Immobilization-related hypercalcemia after renal failure in burn injury.

Endocr Pract

Division of Endocrinology and Metabolism, Loyola University Medical Center, Maywood, Illinois 60153, USA.

Published: December 2002

Objective: To describe a patient with hypercalcemia presumably due to immobilization in the setting of burn injury and acute renal failure.

Methods: We present a case report of a man who sustained a severe burn injury and then had renal failure and hypercalcemia. An additional series of patients with burns and immobilization was assessed for the presence of hypercalcemia.

Results: In a 43-year-old man with burns on 65% of his body surface area, acute renal failure developed. Renal function failed to return, and he continued to require hemodialysis. Because of the severity and extensiveness of his burns, he remained immobilized. Serum calcium levels were low during the early part of the hospitalization. On the 57th day, generalized tonic-clonic seizures developed, and he was found to have a high ionized calcium level (1.41 mmol/L). Low values were recorded for intact parathyroid hormone (2 pg/mL), 25-hydroxyvitamin D (5 ng/mL), and 1,25-dihydroxyvitamin D (4 pg/mL). Persistent and recurrent hypercalcemia eventually responded to pamidronate and calcitonin. Other than immobilization, we could identify no predisposing factors such as confounding illnesses or medications that could have caused the hypercalcemia.

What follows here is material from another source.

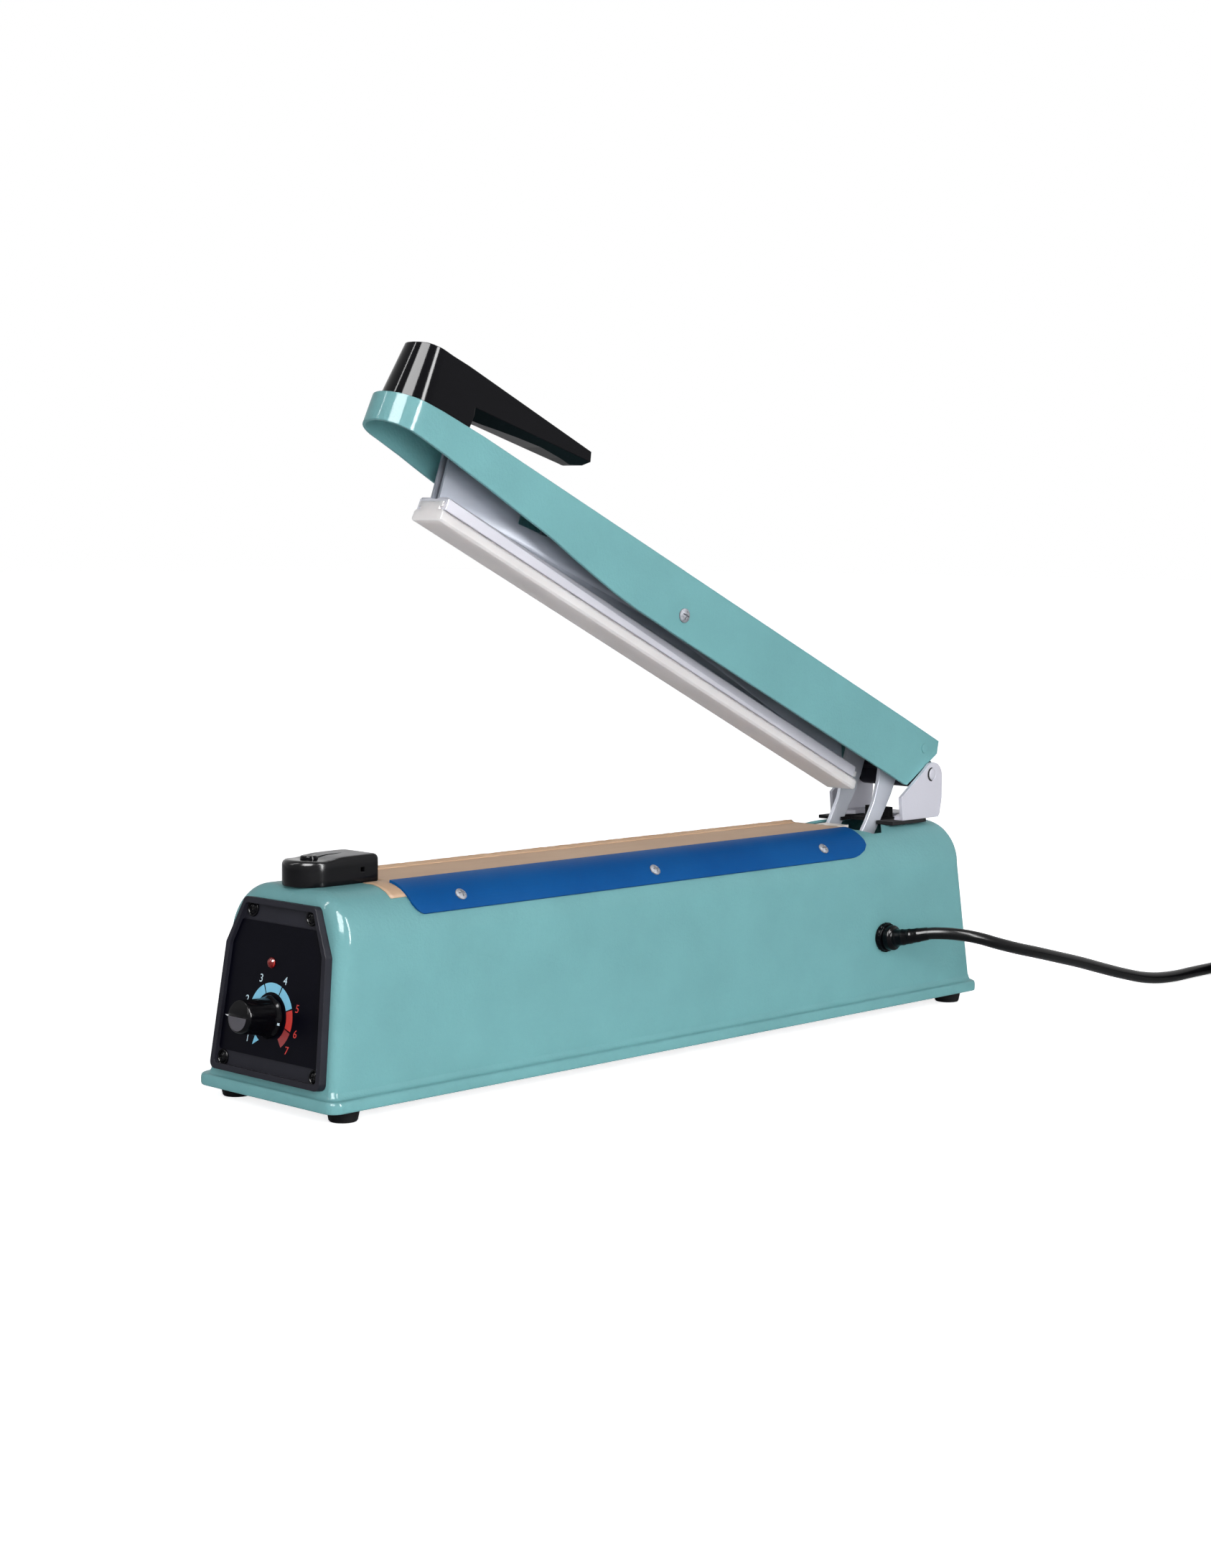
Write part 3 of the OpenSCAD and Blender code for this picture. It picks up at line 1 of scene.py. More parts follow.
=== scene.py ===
"""Looks of the impulse heat sealer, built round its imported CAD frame. Metres, +Y towards the hinge."""
import json
import math
import random

import bmesh
import bpy
from mathutils import Matrix, Vector
from mathutils.geometry import interpolate_bezier


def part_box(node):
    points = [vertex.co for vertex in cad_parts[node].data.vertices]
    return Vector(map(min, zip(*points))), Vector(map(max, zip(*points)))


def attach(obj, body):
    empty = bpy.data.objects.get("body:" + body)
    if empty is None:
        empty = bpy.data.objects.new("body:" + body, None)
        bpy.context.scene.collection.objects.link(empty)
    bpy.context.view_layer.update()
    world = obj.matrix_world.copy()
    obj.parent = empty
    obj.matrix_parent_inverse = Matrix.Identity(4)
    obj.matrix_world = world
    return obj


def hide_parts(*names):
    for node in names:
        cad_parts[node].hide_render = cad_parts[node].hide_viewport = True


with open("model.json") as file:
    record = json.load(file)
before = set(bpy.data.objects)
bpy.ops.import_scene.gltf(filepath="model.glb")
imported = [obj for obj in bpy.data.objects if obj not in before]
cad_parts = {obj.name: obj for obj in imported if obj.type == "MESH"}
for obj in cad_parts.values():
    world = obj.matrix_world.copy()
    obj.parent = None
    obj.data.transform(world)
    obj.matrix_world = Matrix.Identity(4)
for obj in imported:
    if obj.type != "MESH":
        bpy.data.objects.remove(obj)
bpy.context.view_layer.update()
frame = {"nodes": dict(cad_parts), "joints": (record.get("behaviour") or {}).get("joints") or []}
nodes = frame["nodes"]
MM = 0.001


# ---------- small helpers ----------

def linked(name, data):
    """New object in the scene."""
    made = bpy.data.objects.new(name, data)
    bpy.context.collection.objects.link(made)
    return made


def polar(radius, degrees, x=0.0, y=0.0):
    """Point at an angle round (x, y)."""
    angle = math.radians(degrees)
    return x + radius * math.cos(angle), y + radius * math.sin(angle)


def span(start, end, steps):
    """Evenly spaced values from start to end."""
    return [start + (end - start) * k / steps for k in range(steps + 1)]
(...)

A review of serum ionized calcium levels in 50 consecutive patients admitted to a burn unit and immobilized for at least 20 days failed to reveal any episodes of persistent hypercalcemia.

Conclusion: In our patient with burns and renal failure, symptomatic hypercalcemia was most likely attributable to prolonged immobilization. As patients with catastrophic illnesses survive for longer periods, additional problems such as hypercalcemia from immobilization may occur.